Another idea is to enlist the help of a colleague. The two of you can work together to highlight each other’s accomplishments in public spaces. Buffer uses a recognition system called Hey Taco, which allows us to send each other taco emojis to recognize a person’s work. Those emoji tacos can later be redeemed for real prizes. Giving colleagues tacos in public channels on Slack helps recognize their work where their manager and other teammates will see.
Ask Others for Advice
Finally, another helpful approach is to align with someone else at your company who is keen to get promoted or was promoted recently. Ask about what they’ve done and what worked for them. Ideally, this person would be someone on your immediate team or someone who has experience working with your manager to help give you specific insights, but anyone within the company should work.

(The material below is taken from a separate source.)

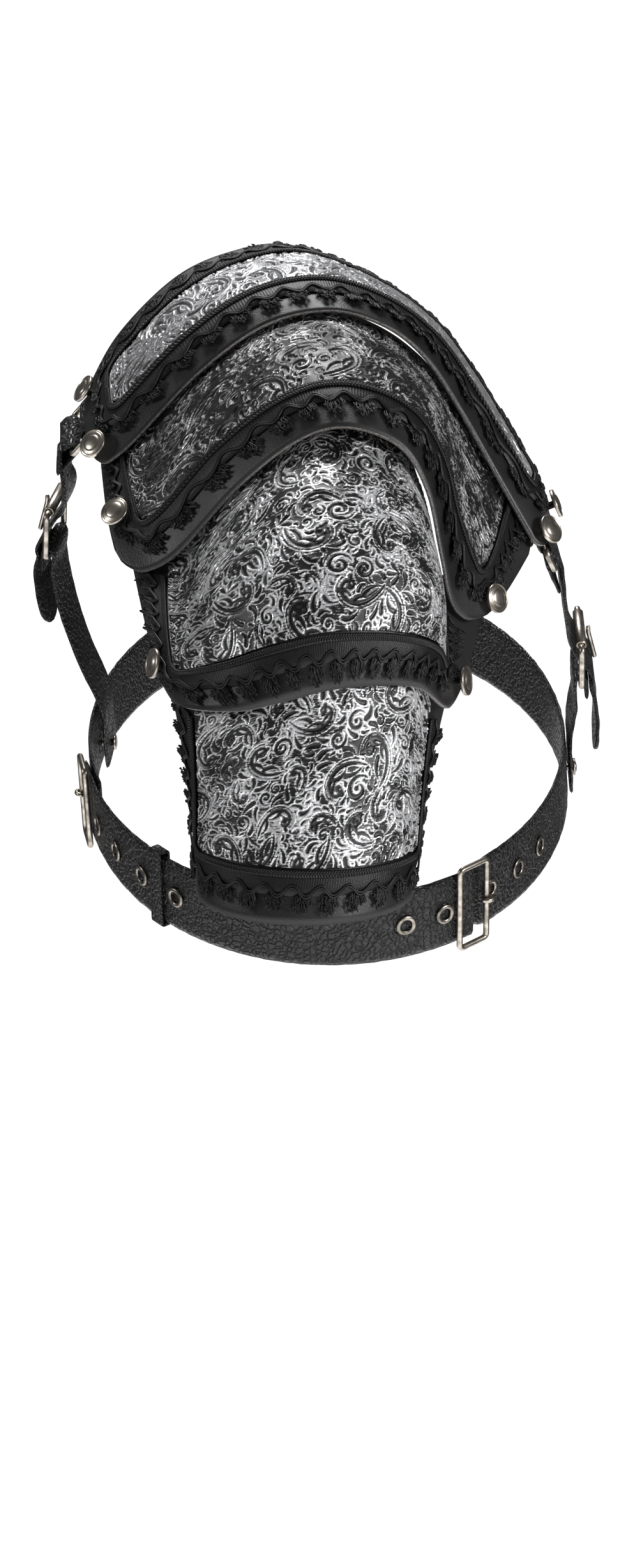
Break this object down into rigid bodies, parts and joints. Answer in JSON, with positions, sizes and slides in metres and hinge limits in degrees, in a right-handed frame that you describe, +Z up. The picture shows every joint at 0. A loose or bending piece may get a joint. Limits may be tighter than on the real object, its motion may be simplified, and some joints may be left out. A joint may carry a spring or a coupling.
{
  "type": "layered leather pauldron with chest harness",
  "caption": "Right-shoulder pauldron of three overlapping leather lames and an upper-arm cuff, with embossed panels, tufted braid and a buckled chest harness.",
  "frame": {"origin": "the seat: a point on the inner face of the top lame, at the middle of its crest, where it rests on the wearer's right shoulder", "axes": "+X is the wearer's forward direction, +Y runs from the right arm towards the left arm, +Z is up"},
  "size_m": [0.3158, 0.4741, 0.3949],
  "materials": {
    "black_leather": "smooth black faux leather with a fine grain",
    "silver_rubbed_leather": "embossed scrollwork, silver foil rubbed over black",
    "black_braid": "matt black textile braid with looped tufts",
    "crackled_leather": "black strap leather with a crackled, waxed surface",
    "antiqued_nickel": "darkened nickel plate, worn bright on the edges"
  },
  "bodies": {
    "root": {"belt_buckle_front": "antiqued_nickel", "belt_buckle_rear": "antiqued_nickel", "belt_far": "crackled_leather", "belt_near": "crackled_leather", "belt_prong_front": "antiqued_nickel", "belt_prong_rear": "antiqued_nickel", "buckle_front": "antiqued_nickel", "buckle_rear": "antiqued_nickel", "cap_front_1_2": "antiqued_nickel", "cap_front_2_3": "antiqued_nickel", "cap_front_3_4": "antiqued_nickel", "cap_front_strap": "antiqued_nickel", "cap_rear_1_2": "antiqued_nickel", "cap_rear_2_3": "antiqued_nickel", "cap_rear_3_4": "antiqued_nickel", "cap_rear_strap": "antiqued_nickel", "eyelet_1": "antiqued_nickel", "eyelet_2": "antiqued_nickel", "eyelet_3": "antiqued_nickel", "eyelet_4": "antiqued_nickel", "eyelet_5": "antiqued_nickel", "eyelet_6": "antiqued_nickel", "eyelet_7": "antiqued_nickel", "eyelet_8": "antiqued_nickel", "eyelet_9": "antiqued_nickel", "keeper": "crackled_leather", "lame_1": "black_leather", "lame_2": "black_leather", "lame_3": "black_leather", "lame_4": "black_leather", "lower_strap_front": "crackled_leather", "lower_strap_rear": "crackled_leather", "panel_1": "silver_rubbed_leather", "panel_2": "silver_rubbed_leather", "panel_3": "silver_rubbed_leather", "panel_4": "silver_rubbed_leather", "prong_front": "antiqued_nickel", "prong_rear": "antiqued_nickel", "ring_front": "antiqued_nickel", "ring_rear": "antiqued_nickel", "ring_tab_front": "crackled_leather", "ring_tab_rear": "crackled_leather", "roller_front": "antiqued_nickel", "roller_rear": "antiqued_nickel", "strap_rivet_front": "antiqued_nickel", "strap_rivet_rear": "antiqued_nickel", "trim_1": "black_braid", "trim_2": "black_braid", "trim_3": "black_braid", "trim_4": "black_braid", "upper_strap_front": "crackled_leather", "upper_strap_rear": "crackled_leather"}
  },
  "joints": []
}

Parting Thoughts — Partner Up!
Both of the last pieces of advice rely on helping or supporting colleagues and receiving their help in return. Some people would rather not enlist others’ help to advance in their careers for fear that that other person might get promoted over them. I would recommend shifting strategies to the complete opposite frame of mind. View your development as tied to others; you’ll be able to grow and advance because others do too. Said another way, I don’t shine if you don’t shine. This outlook is called Shine Theory, a concept created by Aminatou Sow and Ann Friedman. They describe Shine Theory as “an investment, over the long term, in helping someone be their best self — and relying on their help in return.”
I recommend finding people at work who will practice Shine Theory with you. Embracing Shine Theory has been a game-changer for me in my career and friendships, and I believe it can help as people transition to new careers where they work primarily remotely.